_TASK INSTRUCTIONS:_ Write out the whole listing again, exactly as given.

[Start]

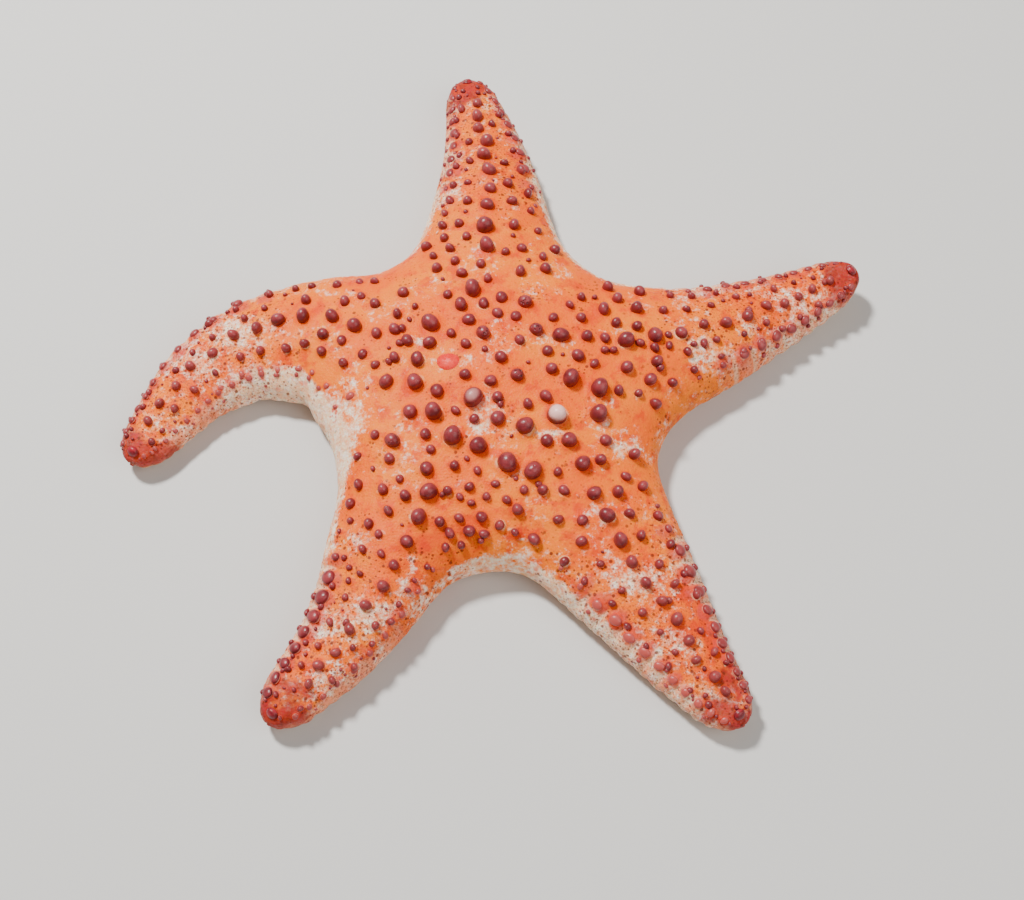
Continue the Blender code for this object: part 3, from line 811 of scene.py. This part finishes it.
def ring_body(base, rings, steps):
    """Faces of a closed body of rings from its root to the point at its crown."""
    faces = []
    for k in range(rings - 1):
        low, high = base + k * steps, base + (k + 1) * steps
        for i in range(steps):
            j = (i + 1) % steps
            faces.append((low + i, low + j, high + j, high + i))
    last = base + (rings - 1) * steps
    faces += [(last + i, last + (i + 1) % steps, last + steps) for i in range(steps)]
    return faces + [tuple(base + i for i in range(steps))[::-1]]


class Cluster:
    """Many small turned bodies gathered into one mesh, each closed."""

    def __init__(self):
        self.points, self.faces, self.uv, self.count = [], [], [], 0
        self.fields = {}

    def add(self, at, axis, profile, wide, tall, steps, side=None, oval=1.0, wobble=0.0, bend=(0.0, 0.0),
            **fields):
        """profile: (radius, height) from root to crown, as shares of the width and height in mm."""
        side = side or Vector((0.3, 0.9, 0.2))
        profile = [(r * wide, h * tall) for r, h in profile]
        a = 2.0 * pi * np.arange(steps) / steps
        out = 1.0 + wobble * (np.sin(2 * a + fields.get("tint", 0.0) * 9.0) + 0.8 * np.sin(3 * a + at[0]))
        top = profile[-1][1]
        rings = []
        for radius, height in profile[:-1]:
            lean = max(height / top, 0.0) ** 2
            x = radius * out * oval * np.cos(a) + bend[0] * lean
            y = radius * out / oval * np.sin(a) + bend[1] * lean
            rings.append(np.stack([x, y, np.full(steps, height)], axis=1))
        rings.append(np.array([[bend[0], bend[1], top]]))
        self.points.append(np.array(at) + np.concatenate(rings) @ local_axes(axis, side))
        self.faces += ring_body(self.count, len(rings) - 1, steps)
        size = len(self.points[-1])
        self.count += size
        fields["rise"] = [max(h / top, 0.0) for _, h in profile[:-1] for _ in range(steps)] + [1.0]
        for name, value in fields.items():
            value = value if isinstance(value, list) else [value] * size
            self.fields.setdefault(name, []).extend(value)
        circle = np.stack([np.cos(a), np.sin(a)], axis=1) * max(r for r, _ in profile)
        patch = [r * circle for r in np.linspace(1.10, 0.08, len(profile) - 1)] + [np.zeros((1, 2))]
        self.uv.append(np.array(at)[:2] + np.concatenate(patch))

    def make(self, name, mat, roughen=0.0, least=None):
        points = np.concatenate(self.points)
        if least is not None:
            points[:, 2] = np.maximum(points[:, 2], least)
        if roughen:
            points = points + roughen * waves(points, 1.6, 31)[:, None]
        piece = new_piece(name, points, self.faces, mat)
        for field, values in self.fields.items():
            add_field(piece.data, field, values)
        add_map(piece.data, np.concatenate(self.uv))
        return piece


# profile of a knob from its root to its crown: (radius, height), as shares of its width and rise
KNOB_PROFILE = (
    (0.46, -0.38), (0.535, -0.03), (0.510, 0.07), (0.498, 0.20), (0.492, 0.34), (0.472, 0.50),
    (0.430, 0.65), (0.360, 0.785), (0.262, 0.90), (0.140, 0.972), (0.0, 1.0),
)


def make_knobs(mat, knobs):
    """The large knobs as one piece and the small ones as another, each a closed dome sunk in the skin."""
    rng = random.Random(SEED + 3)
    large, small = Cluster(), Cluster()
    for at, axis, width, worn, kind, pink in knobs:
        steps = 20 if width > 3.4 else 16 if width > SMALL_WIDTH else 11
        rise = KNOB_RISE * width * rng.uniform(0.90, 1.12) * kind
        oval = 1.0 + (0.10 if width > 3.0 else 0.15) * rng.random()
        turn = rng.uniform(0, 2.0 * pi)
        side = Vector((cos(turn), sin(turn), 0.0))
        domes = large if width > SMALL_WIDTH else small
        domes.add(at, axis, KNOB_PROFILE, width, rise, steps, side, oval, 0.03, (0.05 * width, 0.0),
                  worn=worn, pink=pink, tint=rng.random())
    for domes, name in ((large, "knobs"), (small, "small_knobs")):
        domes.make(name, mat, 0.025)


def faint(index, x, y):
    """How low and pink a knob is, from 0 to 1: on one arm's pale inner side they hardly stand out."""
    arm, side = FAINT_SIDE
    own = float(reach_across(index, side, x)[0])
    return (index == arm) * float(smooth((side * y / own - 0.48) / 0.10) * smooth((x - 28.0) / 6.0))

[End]

_EXERCISE SOLUTION:_
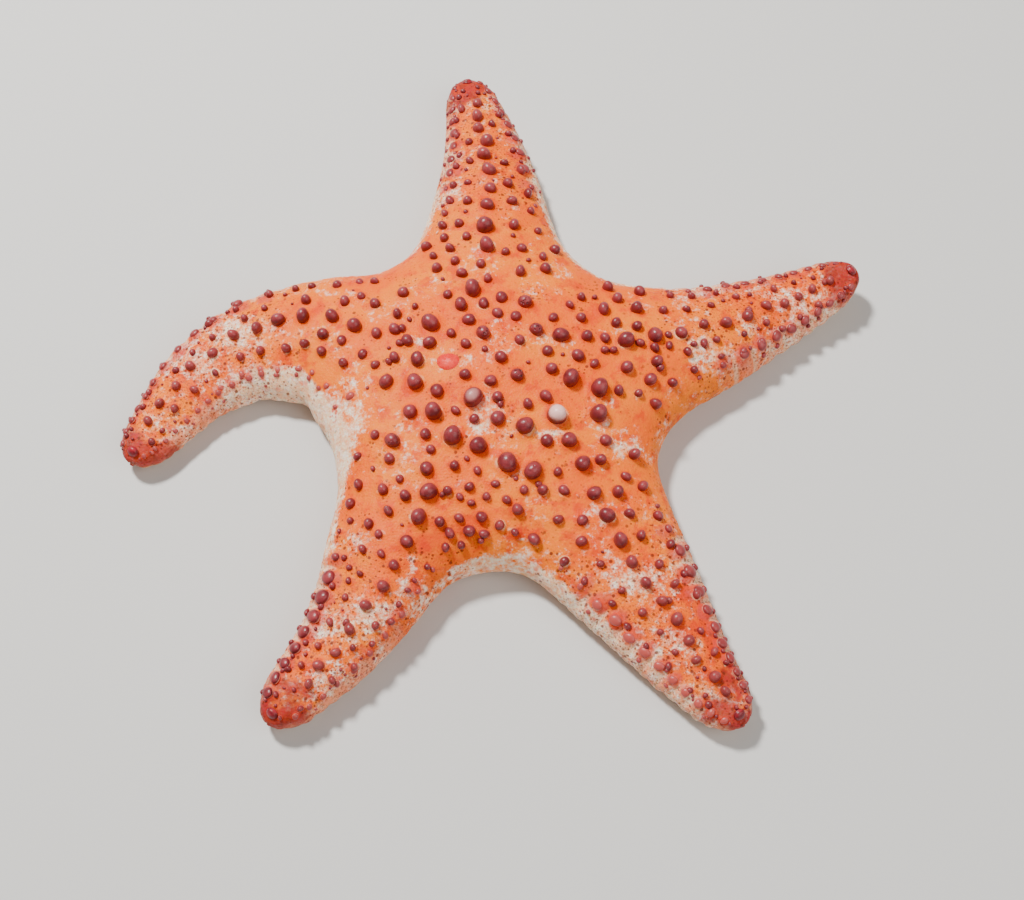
Continue the Blender code for this object: part 3, from line 811 of scene.py. This part finishes it.
def ring_body(base, rings, steps):
    """Faces of a closed body of rings from its root to the point at its crown."""
    faces = []
    for k in range(rings - 1):
        low, high = base + k * steps, base + (k + 1) * steps
        for i in range(steps):
            j = (i + 1) % steps
            faces.append((low + i, low + j, high + j, high + i))
    last = base + (rings - 1) * steps
    faces += [(last + i, last + (i + 1) % steps, last + steps) for i in range(steps)]
    return faces + [tuple(base + i for i in range(steps))[::-1]]


class Cluster:
    """Many small turned bodies gathered into one mesh, each closed."""

    def __init__(self):
        self.points, self.faces, self.uv, self.count = [], [], [], 0
        self.fields = {}

    def add(self, at, axis, profile, wide, tall, steps, side=None, oval=1.0, wobble=0.0, bend=(0.0, 0.0),
            **fields):
        """profile: (radius, height) from root to crown, as shares of the width and height in mm."""
        side = side or Vector((0.3, 0.9, 0.2))
        profile = [(r * wide, h * tall) for r, h in profile]
        a = 2.0 * pi * np.arange(steps) / steps
        out = 1.0 + wobble * (np.sin(2 * a + fields.get("tint", 0.0) * 9.0) + 0.8 * np.sin(3 * a + at[0]))
        top = profile[-1][1]
        rings = []
        for radius, height in profile[:-1]:
            lean = max(height / top, 0.0) ** 2
            x = radius * out * oval * np.cos(a) + bend[0] * lean
            y = radius * out / oval * np.sin(a) + bend[1] * lean
            rings.append(np.stack([x, y, np.full(steps, height)], axis=1))
        rings.append(np.array([[bend[0], bend[1], top]]))
        self.points.append(np.array(at) + np.concatenate(rings) @ local_axes(axis, side))
        self.faces += ring_body(self.count, len(rings) - 1, steps)
        size = len(self.points[-1])
        self.count += size
        fields["rise"] = [max(h / top, 0.0) for _, h in profile[:-1] for _ in range(steps)] + [1.0]
        for name, value in fields.items():
            value = value if isinstance(value, list) else [value] * size
            self.fields.setdefault(name, []).extend(value)
        circle = np.stack([np.cos(a), np.sin(a)], axis=1) * max(r for r, _ in profile)
        patch = [r * circle for r in np.linspace(1.10, 0.08, len(profile) - 1)] + [np.zeros((1, 2))]
        self.uv.append(np.array(at)[:2] + np.concatenate(patch))

    def make(self, name, mat, roughen=0.0, least=None):
        points = np.concatenate(self.points)
        if least is not None:
            points[:, 2] = np.maximum(points[:, 2], least)
        if roughen:
            points = points + roughen * waves(points, 1.6, 31)[:, None]
        piece = new_piece(name, points, self.faces, mat)
        for field, values in self.fields.items():
            add_field(piece.data, field, values)
        add_map(piece.data, np.concatenate(self.uv))
        return piece


# profile of a knob from its root to its crown: (radius, height), as shares of its width and rise
KNOB_PROFILE = (
    (0.46, -0.38), (0.535, -0.03), (0.510, 0.07), (0.498, 0.20), (0.492, 0.34), (0.472, 0.50),
    (0.430, 0.65), (0.360, 0.785), (0.262, 0.90), (0.140, 0.972), (0.0, 1.0),
)


def make_knobs(mat, knobs):
    """The large knobs as one piece and the small ones as another, each a closed dome sunk in the skin."""
    rng = random.Random(SEED + 3)
    large, small = Cluster(), Cluster()
    for at, axis, width, worn, kind, pink in knobs:
        steps = 20 if width > 3.4 else 16 if width > SMALL_WIDTH else 11
        rise = KNOB_RISE * width * rng.uniform(0.90, 1.12) * kind
        oval = 1.0 + (0.10 if width > 3.0 else 0.15) * rng.random()
        turn = rng.uniform(0, 2.0 * pi)
        side = Vector((cos(turn), sin(turn), 0.0))
        domes = large if width > SMALL_WIDTH else small
        domes.add(at, axis, KNOB_PROFILE, width, rise, steps, side, oval, 0.03, (0.05 * width, 0.0),
                  worn=worn, pink=pink, tint=rng.random())
    for domes, name in ((large, "knobs"), (small, "small_knobs")):
        domes.make(name, mat, 0.025)


def faint(index, x, y):
    """How low and pink a knob is, from 0 to 1: on one arm's pale inner side they hardly stand out."""
    arm, side = FAINT_SIDE
    own = float(reach_across(index, side, x)[0])
    return (index == arm) * float(smooth((side * y / own - 0.48) / 0.10) * smooth((x - 28.0) / 6.0))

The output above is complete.